Show each line from the listing that includes the word "finishes".

::: DATA

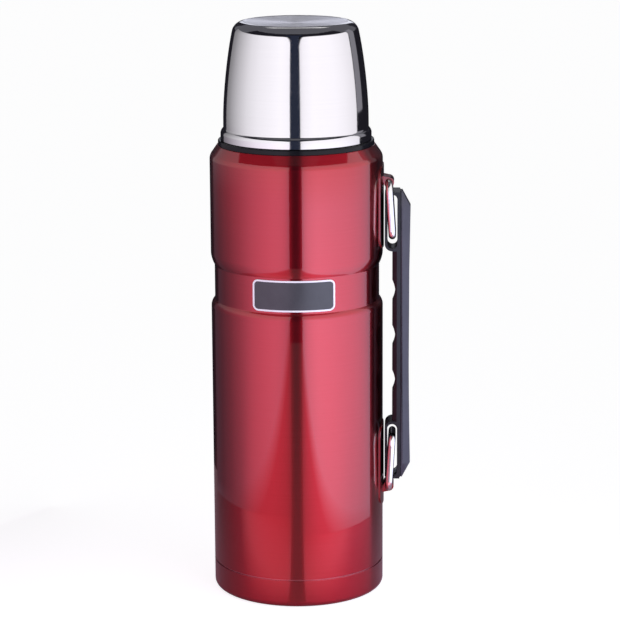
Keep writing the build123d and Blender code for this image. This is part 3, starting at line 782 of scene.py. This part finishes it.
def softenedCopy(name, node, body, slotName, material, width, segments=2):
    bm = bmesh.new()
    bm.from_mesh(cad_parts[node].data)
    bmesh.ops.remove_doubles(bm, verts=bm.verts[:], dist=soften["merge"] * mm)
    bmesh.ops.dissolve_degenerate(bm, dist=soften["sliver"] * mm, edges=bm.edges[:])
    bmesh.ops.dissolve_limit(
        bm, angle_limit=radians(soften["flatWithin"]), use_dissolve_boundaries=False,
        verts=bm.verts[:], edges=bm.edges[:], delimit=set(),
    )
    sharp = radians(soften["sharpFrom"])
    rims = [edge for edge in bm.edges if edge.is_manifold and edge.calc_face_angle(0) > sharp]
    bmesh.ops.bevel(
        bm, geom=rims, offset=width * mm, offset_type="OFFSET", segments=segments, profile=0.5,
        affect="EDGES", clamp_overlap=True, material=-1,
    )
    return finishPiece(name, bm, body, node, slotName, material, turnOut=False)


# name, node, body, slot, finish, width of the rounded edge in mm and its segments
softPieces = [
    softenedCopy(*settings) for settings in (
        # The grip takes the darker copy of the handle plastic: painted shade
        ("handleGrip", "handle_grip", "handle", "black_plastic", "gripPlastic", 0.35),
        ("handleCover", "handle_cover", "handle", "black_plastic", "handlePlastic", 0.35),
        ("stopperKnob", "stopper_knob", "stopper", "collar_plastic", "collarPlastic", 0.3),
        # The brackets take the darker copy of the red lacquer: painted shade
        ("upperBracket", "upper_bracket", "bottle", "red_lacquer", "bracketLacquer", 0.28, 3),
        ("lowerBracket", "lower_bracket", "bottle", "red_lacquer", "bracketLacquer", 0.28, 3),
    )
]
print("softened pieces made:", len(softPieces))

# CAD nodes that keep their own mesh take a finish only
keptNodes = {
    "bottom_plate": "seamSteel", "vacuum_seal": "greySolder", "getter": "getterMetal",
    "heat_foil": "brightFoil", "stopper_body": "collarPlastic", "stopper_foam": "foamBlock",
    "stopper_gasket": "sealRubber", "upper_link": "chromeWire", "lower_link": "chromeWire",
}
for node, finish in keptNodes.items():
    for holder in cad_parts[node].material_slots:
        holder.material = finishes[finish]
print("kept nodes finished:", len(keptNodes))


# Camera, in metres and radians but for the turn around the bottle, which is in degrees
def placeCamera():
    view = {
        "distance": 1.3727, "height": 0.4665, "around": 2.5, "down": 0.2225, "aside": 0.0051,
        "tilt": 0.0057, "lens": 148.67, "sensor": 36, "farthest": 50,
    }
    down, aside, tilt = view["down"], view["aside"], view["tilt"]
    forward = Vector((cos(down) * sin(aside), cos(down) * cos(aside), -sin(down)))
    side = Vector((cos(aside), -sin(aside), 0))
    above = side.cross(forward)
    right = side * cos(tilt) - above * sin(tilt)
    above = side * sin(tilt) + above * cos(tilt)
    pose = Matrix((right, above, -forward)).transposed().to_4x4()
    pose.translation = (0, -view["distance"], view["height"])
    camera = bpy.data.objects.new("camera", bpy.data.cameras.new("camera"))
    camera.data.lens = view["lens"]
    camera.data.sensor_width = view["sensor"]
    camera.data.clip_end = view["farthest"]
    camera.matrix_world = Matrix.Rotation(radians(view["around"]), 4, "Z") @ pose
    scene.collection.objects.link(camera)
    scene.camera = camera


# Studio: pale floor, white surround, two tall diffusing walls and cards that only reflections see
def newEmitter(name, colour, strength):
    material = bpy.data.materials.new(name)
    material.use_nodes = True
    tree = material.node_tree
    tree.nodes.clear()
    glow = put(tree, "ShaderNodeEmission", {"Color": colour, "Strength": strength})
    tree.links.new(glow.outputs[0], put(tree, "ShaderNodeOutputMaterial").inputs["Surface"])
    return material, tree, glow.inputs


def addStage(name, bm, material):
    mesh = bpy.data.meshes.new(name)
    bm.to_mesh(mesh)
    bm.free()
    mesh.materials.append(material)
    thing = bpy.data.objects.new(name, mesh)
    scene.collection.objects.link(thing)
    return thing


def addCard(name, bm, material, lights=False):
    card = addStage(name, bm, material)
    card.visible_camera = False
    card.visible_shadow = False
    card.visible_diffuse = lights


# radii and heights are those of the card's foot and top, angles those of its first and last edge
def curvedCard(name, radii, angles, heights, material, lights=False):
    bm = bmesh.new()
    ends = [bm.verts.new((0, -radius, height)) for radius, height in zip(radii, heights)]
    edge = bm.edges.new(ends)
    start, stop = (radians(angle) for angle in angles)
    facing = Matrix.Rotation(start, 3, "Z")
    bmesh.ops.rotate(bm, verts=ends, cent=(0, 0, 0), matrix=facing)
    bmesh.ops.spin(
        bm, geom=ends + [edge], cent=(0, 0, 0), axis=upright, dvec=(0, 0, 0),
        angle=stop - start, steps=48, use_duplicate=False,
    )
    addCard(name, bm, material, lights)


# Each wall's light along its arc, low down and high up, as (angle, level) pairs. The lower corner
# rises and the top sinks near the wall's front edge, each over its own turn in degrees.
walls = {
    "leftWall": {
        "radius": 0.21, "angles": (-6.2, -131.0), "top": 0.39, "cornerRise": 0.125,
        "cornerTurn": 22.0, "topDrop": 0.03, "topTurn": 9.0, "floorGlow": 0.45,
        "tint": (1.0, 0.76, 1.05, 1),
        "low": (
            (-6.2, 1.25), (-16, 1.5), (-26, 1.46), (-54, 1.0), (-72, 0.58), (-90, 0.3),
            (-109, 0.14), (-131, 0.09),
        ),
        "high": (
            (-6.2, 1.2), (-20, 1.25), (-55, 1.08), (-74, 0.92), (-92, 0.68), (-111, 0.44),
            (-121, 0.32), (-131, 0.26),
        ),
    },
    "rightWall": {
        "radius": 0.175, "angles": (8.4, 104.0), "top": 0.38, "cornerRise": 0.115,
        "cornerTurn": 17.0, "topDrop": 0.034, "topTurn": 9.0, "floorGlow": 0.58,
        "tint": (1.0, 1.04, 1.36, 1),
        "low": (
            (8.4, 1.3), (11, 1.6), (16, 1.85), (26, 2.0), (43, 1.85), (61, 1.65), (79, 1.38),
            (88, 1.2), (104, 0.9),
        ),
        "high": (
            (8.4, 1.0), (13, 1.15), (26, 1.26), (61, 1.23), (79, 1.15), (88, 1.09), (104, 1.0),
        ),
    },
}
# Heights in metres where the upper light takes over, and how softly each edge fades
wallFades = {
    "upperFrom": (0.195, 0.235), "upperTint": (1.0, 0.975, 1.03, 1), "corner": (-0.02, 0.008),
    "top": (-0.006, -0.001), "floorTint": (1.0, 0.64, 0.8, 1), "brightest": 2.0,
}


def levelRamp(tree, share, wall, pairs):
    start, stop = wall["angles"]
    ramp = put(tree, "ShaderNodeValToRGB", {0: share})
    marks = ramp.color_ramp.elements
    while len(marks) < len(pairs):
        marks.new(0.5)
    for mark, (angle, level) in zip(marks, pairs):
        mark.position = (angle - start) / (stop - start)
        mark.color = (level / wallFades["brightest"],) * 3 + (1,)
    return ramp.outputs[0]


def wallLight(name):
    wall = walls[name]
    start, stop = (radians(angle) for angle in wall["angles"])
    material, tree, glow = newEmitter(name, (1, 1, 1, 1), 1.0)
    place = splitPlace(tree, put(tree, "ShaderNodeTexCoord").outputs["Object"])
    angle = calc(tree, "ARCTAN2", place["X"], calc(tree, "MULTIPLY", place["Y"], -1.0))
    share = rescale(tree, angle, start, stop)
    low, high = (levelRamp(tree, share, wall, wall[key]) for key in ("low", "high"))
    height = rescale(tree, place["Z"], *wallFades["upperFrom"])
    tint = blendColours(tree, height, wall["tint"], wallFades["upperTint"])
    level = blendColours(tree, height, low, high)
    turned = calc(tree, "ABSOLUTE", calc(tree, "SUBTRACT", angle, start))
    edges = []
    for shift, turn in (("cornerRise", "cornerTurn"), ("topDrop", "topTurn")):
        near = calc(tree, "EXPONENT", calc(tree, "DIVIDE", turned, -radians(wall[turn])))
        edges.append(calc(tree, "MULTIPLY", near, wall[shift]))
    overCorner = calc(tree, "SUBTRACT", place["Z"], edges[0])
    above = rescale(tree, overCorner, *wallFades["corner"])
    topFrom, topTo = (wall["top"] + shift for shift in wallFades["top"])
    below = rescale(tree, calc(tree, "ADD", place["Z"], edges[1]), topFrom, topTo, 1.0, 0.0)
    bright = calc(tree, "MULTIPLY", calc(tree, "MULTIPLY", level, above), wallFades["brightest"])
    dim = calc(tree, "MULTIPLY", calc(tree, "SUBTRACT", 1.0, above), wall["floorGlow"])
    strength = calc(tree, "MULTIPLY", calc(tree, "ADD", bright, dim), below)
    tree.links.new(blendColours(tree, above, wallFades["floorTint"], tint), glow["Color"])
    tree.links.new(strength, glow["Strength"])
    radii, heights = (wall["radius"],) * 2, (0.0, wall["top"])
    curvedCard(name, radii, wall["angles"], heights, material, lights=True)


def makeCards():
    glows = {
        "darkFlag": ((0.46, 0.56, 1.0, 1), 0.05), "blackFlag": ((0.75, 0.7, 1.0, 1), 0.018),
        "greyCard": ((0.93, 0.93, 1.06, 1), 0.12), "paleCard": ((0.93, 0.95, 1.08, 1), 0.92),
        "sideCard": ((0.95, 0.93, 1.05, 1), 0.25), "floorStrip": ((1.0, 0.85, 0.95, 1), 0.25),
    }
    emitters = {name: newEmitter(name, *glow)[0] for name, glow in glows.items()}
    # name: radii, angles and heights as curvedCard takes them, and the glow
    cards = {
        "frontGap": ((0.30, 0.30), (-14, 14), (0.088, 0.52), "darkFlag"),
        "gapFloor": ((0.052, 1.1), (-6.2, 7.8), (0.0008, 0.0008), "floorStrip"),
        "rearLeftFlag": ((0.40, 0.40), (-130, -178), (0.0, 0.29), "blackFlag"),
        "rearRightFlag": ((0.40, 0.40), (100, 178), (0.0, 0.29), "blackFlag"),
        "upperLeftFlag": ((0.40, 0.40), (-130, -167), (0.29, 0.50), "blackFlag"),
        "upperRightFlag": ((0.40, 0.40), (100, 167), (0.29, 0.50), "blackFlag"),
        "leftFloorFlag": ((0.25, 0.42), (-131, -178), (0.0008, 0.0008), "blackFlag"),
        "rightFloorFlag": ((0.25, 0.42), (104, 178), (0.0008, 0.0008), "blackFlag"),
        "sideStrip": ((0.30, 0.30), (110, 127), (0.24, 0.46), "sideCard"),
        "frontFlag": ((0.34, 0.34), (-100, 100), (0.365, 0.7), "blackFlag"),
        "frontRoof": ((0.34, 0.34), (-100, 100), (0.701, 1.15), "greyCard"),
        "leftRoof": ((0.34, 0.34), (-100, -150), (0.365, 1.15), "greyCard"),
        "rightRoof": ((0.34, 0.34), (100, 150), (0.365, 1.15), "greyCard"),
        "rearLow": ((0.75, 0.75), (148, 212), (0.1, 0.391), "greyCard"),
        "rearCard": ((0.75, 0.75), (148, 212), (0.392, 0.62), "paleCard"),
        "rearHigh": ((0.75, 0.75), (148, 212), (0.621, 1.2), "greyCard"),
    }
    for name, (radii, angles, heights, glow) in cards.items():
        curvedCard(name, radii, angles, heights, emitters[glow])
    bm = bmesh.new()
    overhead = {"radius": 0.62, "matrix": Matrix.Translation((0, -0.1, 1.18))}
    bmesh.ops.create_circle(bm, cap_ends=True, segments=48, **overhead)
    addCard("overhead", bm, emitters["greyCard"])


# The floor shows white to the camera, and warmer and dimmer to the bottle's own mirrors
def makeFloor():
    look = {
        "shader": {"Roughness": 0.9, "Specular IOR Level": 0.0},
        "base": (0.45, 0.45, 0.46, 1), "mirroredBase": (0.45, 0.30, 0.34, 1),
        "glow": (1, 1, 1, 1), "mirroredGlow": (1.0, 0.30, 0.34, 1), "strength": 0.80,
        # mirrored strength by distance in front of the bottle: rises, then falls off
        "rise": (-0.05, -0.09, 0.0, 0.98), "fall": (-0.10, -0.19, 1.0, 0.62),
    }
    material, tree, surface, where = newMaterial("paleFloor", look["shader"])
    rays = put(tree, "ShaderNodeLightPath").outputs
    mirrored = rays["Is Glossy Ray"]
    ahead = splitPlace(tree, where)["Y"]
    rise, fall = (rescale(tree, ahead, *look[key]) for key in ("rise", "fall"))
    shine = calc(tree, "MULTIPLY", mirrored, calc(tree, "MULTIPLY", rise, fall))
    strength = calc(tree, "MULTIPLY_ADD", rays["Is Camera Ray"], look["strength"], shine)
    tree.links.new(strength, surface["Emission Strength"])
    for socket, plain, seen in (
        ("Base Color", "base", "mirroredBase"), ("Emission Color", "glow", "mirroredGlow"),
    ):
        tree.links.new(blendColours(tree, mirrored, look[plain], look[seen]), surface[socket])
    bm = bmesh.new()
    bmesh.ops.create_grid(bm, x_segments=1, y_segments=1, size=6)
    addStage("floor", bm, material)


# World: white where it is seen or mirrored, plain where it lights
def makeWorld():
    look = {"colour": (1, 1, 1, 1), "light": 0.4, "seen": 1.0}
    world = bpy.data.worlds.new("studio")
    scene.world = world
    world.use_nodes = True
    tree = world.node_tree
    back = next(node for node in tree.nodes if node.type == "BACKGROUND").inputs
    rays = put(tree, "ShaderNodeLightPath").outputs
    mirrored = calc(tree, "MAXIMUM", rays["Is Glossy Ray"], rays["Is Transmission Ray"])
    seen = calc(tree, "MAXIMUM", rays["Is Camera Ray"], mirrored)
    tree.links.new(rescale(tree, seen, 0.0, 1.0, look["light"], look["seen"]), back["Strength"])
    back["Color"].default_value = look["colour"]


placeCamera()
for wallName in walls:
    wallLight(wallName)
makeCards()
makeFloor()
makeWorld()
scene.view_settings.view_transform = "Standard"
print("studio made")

::::::

EXERCISE SOLUTION
Keep writing the build123d and Blender code for this image. This is part 3, starting at line 782 of scene.py. This part finishes it.
        holder.material = finishes[finish]